# EXERCISE AIM:
Each line of the material below should be reproduced exactly.

# RECORDS FOR PROCESSING:
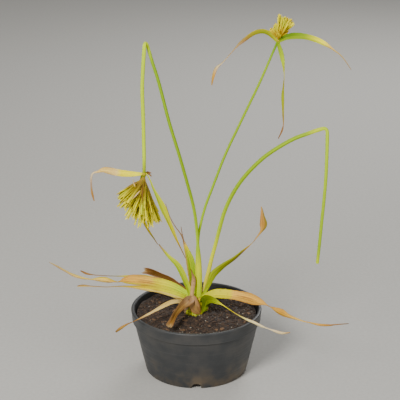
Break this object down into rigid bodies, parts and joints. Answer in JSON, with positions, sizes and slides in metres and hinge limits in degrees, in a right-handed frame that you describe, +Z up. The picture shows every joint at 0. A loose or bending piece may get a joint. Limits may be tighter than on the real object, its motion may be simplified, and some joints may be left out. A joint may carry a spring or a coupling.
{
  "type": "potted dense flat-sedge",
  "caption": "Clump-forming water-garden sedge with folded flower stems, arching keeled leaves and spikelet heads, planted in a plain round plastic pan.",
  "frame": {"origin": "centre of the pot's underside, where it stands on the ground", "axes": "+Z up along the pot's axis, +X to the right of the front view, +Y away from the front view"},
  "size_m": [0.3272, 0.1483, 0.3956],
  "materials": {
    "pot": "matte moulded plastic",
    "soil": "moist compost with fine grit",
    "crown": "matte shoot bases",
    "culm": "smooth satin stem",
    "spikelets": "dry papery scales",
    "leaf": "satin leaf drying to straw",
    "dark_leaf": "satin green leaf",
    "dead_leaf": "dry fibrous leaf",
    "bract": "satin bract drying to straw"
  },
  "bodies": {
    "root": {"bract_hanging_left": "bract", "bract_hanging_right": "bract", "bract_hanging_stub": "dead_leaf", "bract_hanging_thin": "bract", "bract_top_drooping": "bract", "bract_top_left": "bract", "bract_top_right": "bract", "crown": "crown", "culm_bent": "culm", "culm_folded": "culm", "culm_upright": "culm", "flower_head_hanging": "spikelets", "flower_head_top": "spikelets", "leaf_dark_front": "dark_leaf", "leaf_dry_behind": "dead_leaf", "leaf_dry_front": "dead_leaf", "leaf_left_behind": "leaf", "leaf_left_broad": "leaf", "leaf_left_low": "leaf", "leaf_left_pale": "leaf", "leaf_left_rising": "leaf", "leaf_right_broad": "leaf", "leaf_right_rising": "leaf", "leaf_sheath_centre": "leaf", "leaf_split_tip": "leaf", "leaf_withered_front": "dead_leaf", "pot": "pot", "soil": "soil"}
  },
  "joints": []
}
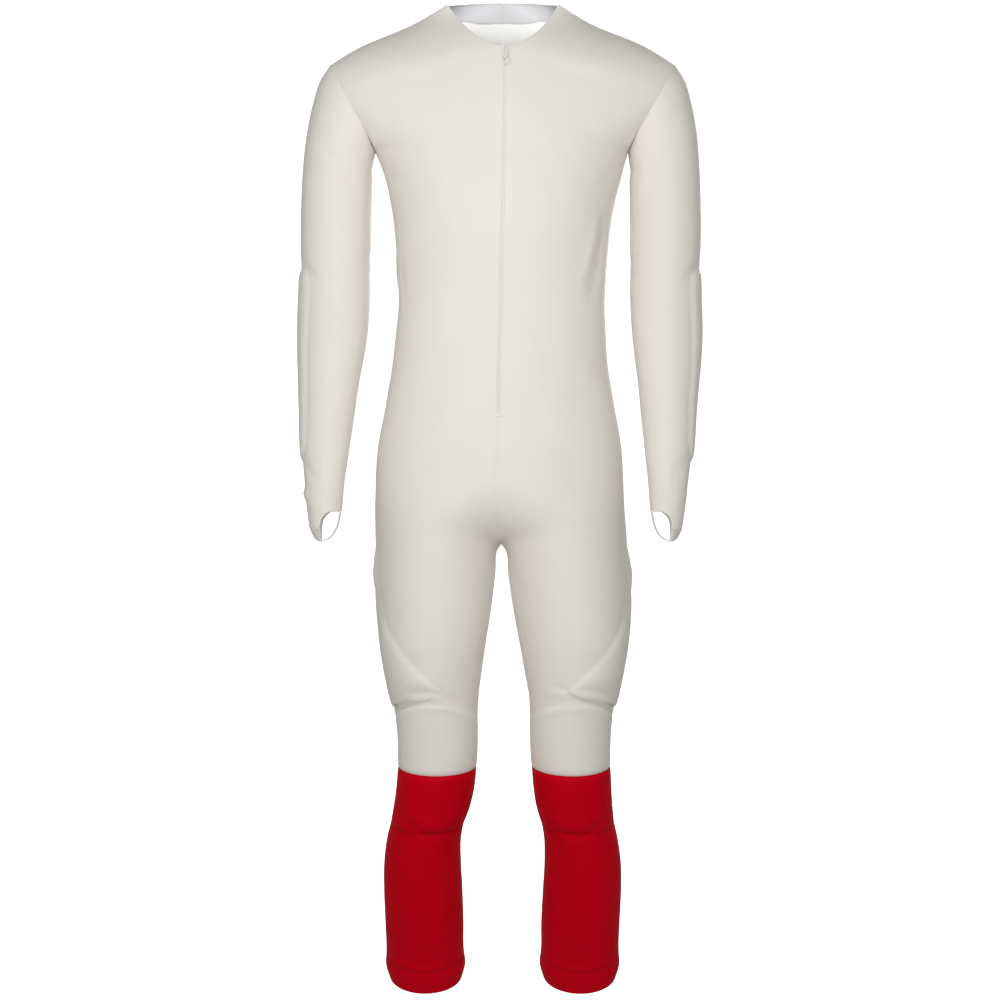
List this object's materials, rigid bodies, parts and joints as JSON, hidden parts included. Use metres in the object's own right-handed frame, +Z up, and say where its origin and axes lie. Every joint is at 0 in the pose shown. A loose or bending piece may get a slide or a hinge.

# THE ANSWER:
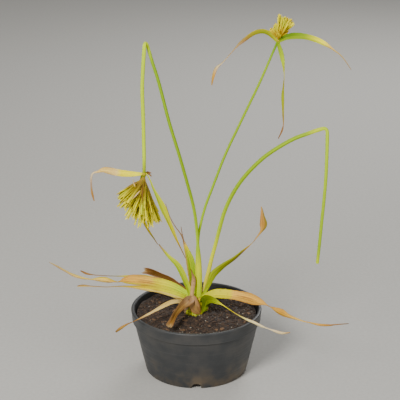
Break this object down into rigid bodies, parts and joints. Answer in JSON, with positions, sizes and slides in metres and hinge limits in degrees, in a right-handed frame that you describe, +Z up. The picture shows every joint at 0. A loose or bending piece may get a joint. Limits may be tighter than on the real object, its motion may be simplified, and some joints may be left out. A joint may carry a spring or a coupling.
{
  "type": "potted dense flat-sedge",
  "caption": "Clump-forming water-garden sedge with folded flower stems, arching keeled leaves and spikelet heads, planted in a plain round plastic pan.",
  "frame": {"origin": "centre of the pot's underside, where it stands on the ground", "axes": "+Z up along the pot's axis, +X to the right of the front view, +Y away from the front view"},
  "size_m": [0.3272, 0.1483, 0.3956],
  "materials": {
    "pot": "matte moulded plastic",
    "soil": "moist compost with fine grit",
    "crown": "matte shoot bases",
    "culm": "smooth satin stem",
    "spikelets": "dry papery scales",
    "leaf": "satin leaf drying to straw",
    "dark_leaf": "satin green leaf",
    "dead_leaf": "dry fibrous leaf",
    "bract": "satin bract drying to straw"
  },
  "bodies": {
    "root": {"bract_hanging_left": "bract", "bract_hanging_right": "bract", "bract_hanging_stub": "dead_leaf", "bract_hanging_thin": "bract", "bract_top_drooping": "bract", "bract_top_left": "bract", "bract_top_right": "bract", "crown": "crown", "culm_bent": "culm", "culm_folded": "culm", "culm_upright": "culm", "flower_head_hanging": "spikelets", "flower_head_top": "spikelets", "leaf_dark_front": "dark_leaf", "leaf_dry_behind": "dead_leaf", "leaf_dry_front": "dead_leaf", "leaf_left_behind": "leaf", "leaf_left_broad": "leaf", "leaf_left_low": "leaf", "leaf_left_pale": "leaf", "leaf_left_rising": "leaf", "leaf_right_broad": "leaf", "leaf_right_rising": "leaf", "leaf_sheath_centre": "leaf", "leaf_split_tip": "leaf", "leaf_withered_front": "dead_leaf", "pot": "pot", "soil": "soil"}
  },
  "joints": []
}
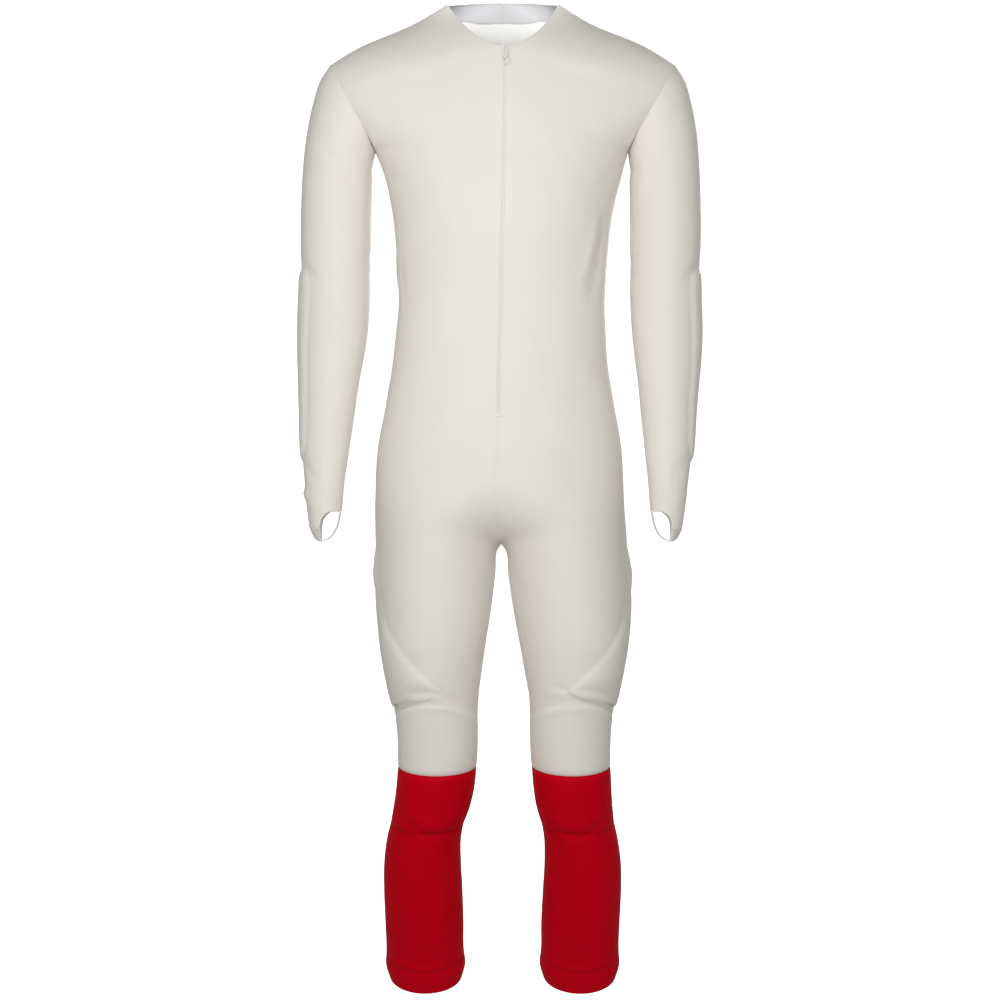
List this object's materials, rigid bodies, parts and joints as JSON, hidden parts included. Use metres in the object's own right-handed frame, +Z up, and say where its origin and axes lie. Every joint is at 0 in the pose shown. A loose or bending piece may get a slide or a hinge.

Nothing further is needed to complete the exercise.